The United States, especially New York, owes a special debt of gratitude to this little nut. To end the standoff and the bloodshed between the Dutch and the English, the 1667 Treaty of Breda settled the  exhausting and long-running conflict over ownership of the Spice Islands. It  gave the British-controlled and rich nutmeg-covered Isle of Run to the Dutch and awarded  the “valueless land on the other side of the new world” known as New Amsterdam to the British, who promptly renamed it New York. And now, Run, which was marked on every maritime navigation map for centuries, is no longer cartographically acknowledged.

The English had the last laugh. In addition to getting what is now New York, before they left the Isle of Run and the Moluccas, they uprooted many of  the plants and transported them to their colony, Sri Lanka . . . thus ending the monopoly on nutmeg.

Nutmeg or Mace?

Both are part of the same fruit: Mace is the vein-like threads that cover the dried fruit; nutmeg is the kernel inside the seed. Mace is spicier and hasomex.com image of nutmeg and mace insice fruit more kick, like cinnamon and pepper. Nutmeg is warmer, nuttier, gentler in recipes. In a pinch, you can interchange them, but just watch the amount of mace used to substitute for nutmeg. It gives a subtle flavor to a cheese soufflés, quiches, and gnocchi. And it is the secret to some Bolognese ragù recipes. To paraphrase an article from Serious Eats, of mace Max Falkowitz writes:

Imagine a cross between nutmeg and coriander, tinged with citrus and cinnamon. Add to that the same nostril-widening properties that nutmeg, mint, and basil share. Then add the complexity of raw sugar.  That’s mace.”

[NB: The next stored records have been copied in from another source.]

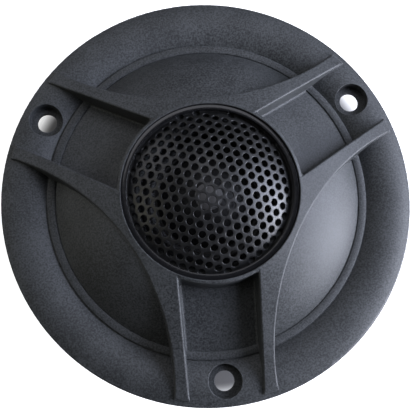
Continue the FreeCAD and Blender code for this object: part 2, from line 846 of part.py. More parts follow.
def terminal_board():
    """The board riveted behind the front plate, which carries the two spade terminals."""
    top = "front_plate_bottom"
    bottom = "front_plate_bottom - board_thickness"
    outer = "board_outer_radius + overcut"
    sector = common(
        "board_sector",
        ring("board_ring", "board_inner_radius", "board_outer_radius", bottom, top),
        box("board_width", "0", outer, "board_half_width", bottom, top, TERMINAL_ANGLE),
    )
    low, high = "%s - overcut" % bottom, "%s + overcut" % top
    holes = []
    for side in (-1, 1):
        place = {"across": "board_rivet_circle", "angle": side * value_of("board_rivet_angle")}
        clearance = "rivet_shank + fit_gap"
        holes.append(cylinder("board_hole_%d" % (side + 1), clearance, low, high, **place))
        post = cylinder("terminal_hole_%d" % (side + 1), clearance, low, high, across="terminal_rivet_across")
        bind(post, Placement__Base__y="%d * terminal_offset" % side)
        holes.append(post)
    finished(cut("board", sector, holes), "terminal_board")


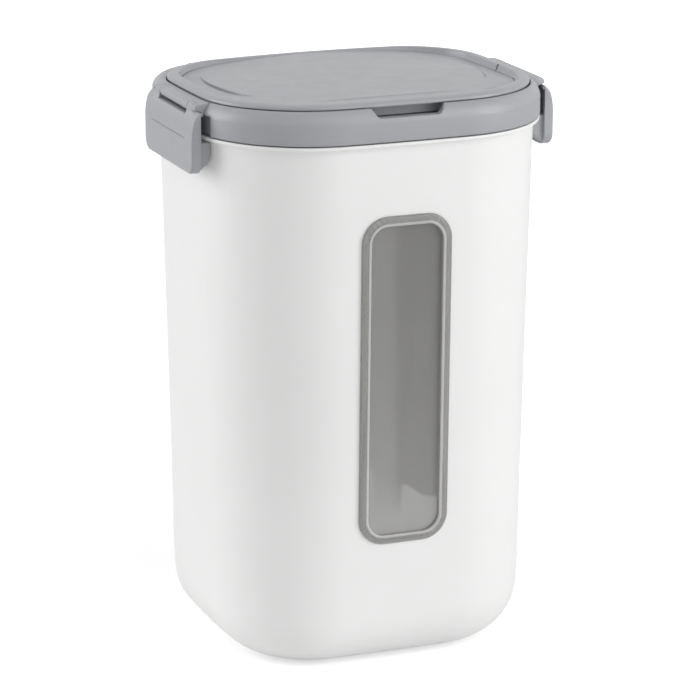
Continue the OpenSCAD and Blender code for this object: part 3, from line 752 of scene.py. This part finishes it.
# flap
flap = {"wall": 2.2, "foot": 318.9, "under": 321.0, "rise": 3.0, "rim": 7.0, "panelDepth": 2.2,
        "panelFall": 2.0, "cornerFall": 2.0, "channel": 10.0, "channelDepth": 1.3, "channelMid": 5.0,
        "channelHalf": 42.0, "groove": 0.5, "gutter": 1.0, "notchAt": -4.3, "notchHalf": 1.1,
        "notchDeep": 0.9, "wallBack": 4.0, "frontDip": 0.4, "slope": 1.3, "frontSlope": 9, "liner": 0.9,
        "bendFrom": 15, "bendFront": 5.3, "bendBack": 1.6}
# the rim's section, outside to crest: distance in, share of its height
flapRim = [(1.6, 0.09), (0.15, 0.11), (0, 0.16), (0.03, 0.34), (0.12, 0.46), (0.32, 0.59), (0.7, 0.705),
           (1.25, 0.8), (1.95, 0.875), (2.8, 0.93), (4.0, 0.98), (5.2, 1.0)]
crest = lidTop["seam"] + flap["rise"]


def panelAt(x, y):
    corner = flap["cornerFall"] * smooth(5, 85, abs(x)) * smooth(-5, 55, y)
    return crest - flap["panelDepth"] - flap["panelFall"] * (x / plan["halfWidth"]) ** 2 - corner


def sideShare(y):
    return max(0, 1 - ((y - flap["channelMid"]) / flap["channelHalf"]) ** 2)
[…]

On their advice, Nancy has used it in peach and raspberry desserts, and mace hits the right notes. Nutmeg is a deeper flavor while mace is a bit more of a topnote. Nancy adapted the Nutmeg Ice Cream recipe below from the 1991 Gourmet Cookbook. As it is time to make Stephanie’s Pumpkin Cookies, this is the perfect accessory.

Nutmeg Ice Cream

Yields 1 serving
The perfect Autumn ice cream, so forget the spiced pumpkin travesties. Makes a great caffé affogato.
Recipe adapted from the 1991 Gourmet Magazine Cookbook.
Ingredients
  1. 1 ½ cups (355ml) whole milk
  2. 1 ½ cups (355ml) heavy cream
  3. ¾ cup (150gr) light muscovado sugar
  4. 2 teaspoons freshly grated nutmeg, more or less to your taste
  5. 3 large eggs
  6. 1/8 teaspoon fine sea salt
  7. ¼ teaspoon vanilla paste or essence
Instructions
  1. In a sauce pan combine the milk, cream, and half the sugar, with an amount of grated nutmeg to suit your taste. Set aside.
  2. In the bowl of a standing mixer, combine the eggs with the salt and the other half of the sugar.
  3. Set the mixer on medium speed and whisk the egg mixture until it is creamy. Meanwhile, bring the milk mixture up to a full boil, then remove from the heat.
  4. Add a bit of the hot milk and cream to the egg mixture, whisking, and then add the rest, whisking constantly.
  5. Check your temperature. You should be over 175F when the two are combined, and then add vanilla.
  6. You can strain the mixture (optional) into a container, cover it and refrigerate until it is completely cold.
  7. Freeze in an ice cream maker.
Notes
  1. Stephanie Gorenflo taught me this method of making ice cream, and I have never gone back to any other.
  2. You can add more nutmeg at the end to bring it up to your taste.
  3. I made the mistake of adding liqueur to this ice cream one time, but rather than enhance the nutmeg flavor it took away from it.